* _Work required_: Reproduce each line from the records that holds "before".

[Saved data entries]
########################################
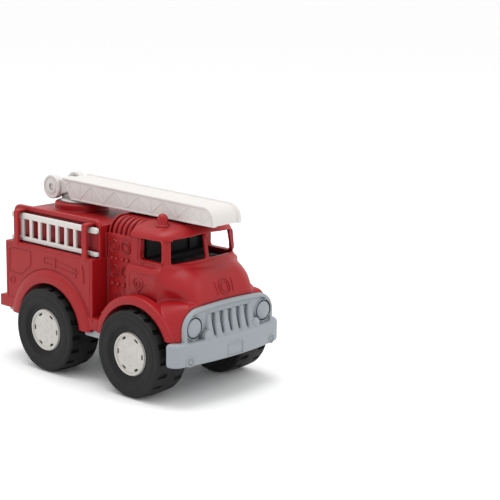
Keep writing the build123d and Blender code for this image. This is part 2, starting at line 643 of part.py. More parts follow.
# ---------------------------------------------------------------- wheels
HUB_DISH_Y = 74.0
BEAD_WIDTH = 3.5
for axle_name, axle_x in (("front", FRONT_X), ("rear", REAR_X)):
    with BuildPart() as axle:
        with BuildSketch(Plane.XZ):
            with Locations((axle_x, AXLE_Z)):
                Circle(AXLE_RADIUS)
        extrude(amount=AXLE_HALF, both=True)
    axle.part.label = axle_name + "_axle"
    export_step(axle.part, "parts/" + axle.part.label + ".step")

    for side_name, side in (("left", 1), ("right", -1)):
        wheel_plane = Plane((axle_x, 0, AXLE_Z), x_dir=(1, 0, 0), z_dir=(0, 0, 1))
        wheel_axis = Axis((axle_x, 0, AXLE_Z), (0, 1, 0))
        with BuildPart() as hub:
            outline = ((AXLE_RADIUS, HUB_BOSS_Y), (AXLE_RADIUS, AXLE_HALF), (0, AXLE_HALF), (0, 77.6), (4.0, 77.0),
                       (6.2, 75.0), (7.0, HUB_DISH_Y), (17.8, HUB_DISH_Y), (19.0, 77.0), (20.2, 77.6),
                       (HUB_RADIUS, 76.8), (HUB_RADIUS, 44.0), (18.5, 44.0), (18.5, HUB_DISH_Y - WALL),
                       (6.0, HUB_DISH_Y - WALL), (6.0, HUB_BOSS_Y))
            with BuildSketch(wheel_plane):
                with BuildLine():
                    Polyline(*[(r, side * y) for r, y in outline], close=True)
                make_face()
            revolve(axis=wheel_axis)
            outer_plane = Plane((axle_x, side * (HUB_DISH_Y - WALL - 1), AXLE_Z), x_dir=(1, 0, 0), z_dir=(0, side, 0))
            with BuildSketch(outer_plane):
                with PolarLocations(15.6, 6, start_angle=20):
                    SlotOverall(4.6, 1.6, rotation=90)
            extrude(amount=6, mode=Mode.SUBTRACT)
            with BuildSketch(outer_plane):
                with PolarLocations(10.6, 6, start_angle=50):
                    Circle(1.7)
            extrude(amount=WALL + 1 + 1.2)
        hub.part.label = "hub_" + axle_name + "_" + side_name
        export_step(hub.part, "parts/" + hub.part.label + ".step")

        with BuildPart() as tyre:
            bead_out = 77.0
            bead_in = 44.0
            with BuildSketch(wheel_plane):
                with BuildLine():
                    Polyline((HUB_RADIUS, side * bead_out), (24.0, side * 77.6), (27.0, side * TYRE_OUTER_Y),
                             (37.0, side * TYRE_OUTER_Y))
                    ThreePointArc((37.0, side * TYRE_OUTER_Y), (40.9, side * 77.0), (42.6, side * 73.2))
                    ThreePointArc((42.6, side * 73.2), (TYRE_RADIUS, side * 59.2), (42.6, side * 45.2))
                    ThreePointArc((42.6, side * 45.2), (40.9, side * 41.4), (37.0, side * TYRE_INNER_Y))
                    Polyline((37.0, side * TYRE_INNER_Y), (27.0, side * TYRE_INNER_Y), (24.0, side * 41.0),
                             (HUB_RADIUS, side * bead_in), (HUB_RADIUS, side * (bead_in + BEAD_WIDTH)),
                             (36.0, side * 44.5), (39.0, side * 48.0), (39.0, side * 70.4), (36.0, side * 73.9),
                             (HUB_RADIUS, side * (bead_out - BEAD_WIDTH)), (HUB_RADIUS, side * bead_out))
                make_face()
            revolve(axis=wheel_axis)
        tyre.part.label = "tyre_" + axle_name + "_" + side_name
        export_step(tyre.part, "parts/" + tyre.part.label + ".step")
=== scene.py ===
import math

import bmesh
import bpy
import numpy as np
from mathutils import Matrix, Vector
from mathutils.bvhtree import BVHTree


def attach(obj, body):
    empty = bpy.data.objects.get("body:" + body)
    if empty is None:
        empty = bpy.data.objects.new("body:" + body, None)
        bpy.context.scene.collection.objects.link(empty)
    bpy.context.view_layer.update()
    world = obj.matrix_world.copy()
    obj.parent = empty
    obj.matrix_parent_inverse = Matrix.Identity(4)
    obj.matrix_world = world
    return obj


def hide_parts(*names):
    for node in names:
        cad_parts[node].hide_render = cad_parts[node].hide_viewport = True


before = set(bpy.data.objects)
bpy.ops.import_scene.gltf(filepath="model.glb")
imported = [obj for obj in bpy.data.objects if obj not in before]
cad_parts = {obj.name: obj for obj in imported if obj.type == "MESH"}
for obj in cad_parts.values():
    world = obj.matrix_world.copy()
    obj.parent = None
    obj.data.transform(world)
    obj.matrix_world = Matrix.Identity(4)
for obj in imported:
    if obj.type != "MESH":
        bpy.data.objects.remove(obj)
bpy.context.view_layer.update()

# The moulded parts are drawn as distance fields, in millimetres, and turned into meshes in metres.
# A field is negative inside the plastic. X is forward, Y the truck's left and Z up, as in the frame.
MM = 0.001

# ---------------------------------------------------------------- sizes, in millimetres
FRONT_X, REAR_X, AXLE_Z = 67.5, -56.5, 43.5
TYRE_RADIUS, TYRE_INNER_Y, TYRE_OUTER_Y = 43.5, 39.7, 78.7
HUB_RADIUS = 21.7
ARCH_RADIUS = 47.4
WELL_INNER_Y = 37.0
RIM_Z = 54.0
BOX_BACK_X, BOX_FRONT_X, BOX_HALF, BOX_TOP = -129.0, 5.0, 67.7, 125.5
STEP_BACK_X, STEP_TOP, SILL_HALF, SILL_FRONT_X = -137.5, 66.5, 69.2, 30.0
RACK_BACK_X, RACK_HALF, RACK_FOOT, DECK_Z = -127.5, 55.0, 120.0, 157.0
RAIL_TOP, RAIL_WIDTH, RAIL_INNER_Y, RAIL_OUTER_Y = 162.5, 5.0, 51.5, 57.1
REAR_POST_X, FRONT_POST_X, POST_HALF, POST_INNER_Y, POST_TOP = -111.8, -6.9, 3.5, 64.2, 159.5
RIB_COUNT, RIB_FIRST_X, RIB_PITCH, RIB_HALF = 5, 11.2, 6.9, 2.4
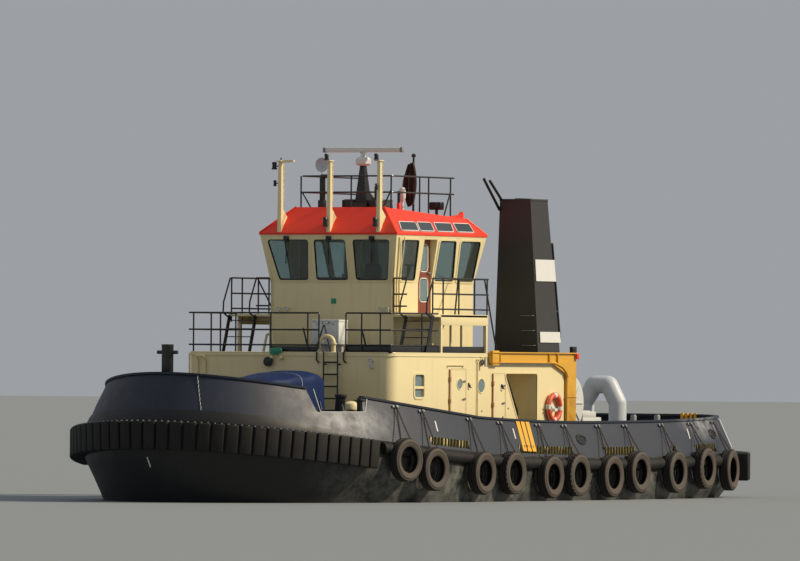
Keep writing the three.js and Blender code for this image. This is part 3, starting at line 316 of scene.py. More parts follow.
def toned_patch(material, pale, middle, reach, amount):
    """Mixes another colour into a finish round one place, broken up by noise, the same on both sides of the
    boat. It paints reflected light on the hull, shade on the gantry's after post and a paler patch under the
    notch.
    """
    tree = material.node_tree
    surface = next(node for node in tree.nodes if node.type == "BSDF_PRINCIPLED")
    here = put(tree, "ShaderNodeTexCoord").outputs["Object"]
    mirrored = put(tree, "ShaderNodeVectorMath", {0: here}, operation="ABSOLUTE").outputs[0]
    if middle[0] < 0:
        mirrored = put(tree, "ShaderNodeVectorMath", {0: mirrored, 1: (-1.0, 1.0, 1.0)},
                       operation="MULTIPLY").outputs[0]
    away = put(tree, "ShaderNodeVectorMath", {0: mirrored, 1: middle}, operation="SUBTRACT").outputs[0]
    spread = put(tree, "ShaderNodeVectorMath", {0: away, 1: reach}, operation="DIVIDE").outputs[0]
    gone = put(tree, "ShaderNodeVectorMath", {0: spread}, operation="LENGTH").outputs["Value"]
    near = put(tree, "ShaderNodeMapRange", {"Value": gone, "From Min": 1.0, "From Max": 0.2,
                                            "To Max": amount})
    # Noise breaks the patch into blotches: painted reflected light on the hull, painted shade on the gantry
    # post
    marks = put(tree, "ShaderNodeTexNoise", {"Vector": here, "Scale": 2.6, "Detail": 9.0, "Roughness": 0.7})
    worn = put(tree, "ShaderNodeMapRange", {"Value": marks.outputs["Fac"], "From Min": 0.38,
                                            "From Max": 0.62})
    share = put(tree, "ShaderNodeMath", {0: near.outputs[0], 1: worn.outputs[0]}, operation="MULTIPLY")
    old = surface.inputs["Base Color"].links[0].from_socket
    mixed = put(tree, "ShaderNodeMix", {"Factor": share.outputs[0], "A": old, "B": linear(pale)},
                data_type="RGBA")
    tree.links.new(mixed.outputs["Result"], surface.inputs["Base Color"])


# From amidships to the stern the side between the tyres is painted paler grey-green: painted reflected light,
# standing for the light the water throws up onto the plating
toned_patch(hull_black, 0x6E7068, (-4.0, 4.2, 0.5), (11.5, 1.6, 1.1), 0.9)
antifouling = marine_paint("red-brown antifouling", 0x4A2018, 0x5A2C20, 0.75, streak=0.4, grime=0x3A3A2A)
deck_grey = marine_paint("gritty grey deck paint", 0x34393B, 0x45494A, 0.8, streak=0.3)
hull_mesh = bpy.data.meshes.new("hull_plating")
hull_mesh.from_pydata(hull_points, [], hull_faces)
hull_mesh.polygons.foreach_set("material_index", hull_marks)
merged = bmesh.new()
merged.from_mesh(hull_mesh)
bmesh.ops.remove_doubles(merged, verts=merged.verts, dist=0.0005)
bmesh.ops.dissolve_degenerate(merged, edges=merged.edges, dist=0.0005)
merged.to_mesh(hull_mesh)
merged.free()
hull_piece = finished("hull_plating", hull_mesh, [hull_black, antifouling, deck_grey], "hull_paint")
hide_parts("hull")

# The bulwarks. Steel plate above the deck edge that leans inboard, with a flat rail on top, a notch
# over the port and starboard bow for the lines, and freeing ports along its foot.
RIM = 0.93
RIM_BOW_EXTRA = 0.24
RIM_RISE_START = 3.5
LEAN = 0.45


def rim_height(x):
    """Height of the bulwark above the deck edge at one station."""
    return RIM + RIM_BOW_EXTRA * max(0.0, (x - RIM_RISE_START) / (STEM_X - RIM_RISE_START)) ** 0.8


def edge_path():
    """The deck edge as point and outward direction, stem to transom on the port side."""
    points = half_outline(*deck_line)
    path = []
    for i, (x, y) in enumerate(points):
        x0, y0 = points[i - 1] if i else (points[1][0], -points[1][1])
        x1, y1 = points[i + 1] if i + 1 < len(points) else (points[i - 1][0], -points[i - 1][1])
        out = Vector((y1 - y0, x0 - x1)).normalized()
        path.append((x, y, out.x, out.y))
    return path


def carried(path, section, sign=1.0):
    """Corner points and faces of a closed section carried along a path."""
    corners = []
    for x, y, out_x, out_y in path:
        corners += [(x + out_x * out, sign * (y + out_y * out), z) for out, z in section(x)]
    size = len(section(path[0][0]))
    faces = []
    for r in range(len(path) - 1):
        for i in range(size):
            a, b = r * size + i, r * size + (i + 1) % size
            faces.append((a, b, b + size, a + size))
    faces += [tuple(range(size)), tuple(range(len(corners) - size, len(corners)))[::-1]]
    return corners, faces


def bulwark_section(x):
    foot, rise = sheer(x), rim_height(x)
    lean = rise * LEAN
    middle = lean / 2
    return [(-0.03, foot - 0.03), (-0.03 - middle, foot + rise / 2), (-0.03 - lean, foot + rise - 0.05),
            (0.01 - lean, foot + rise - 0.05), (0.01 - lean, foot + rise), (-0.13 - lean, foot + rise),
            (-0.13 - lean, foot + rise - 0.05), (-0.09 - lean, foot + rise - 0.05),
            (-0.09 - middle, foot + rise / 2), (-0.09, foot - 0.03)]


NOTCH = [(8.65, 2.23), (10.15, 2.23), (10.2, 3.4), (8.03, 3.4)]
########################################
* _Answer in full_:
before = set(bpy.data.objects)
imported = [obj for obj in bpy.data.objects if obj not in before]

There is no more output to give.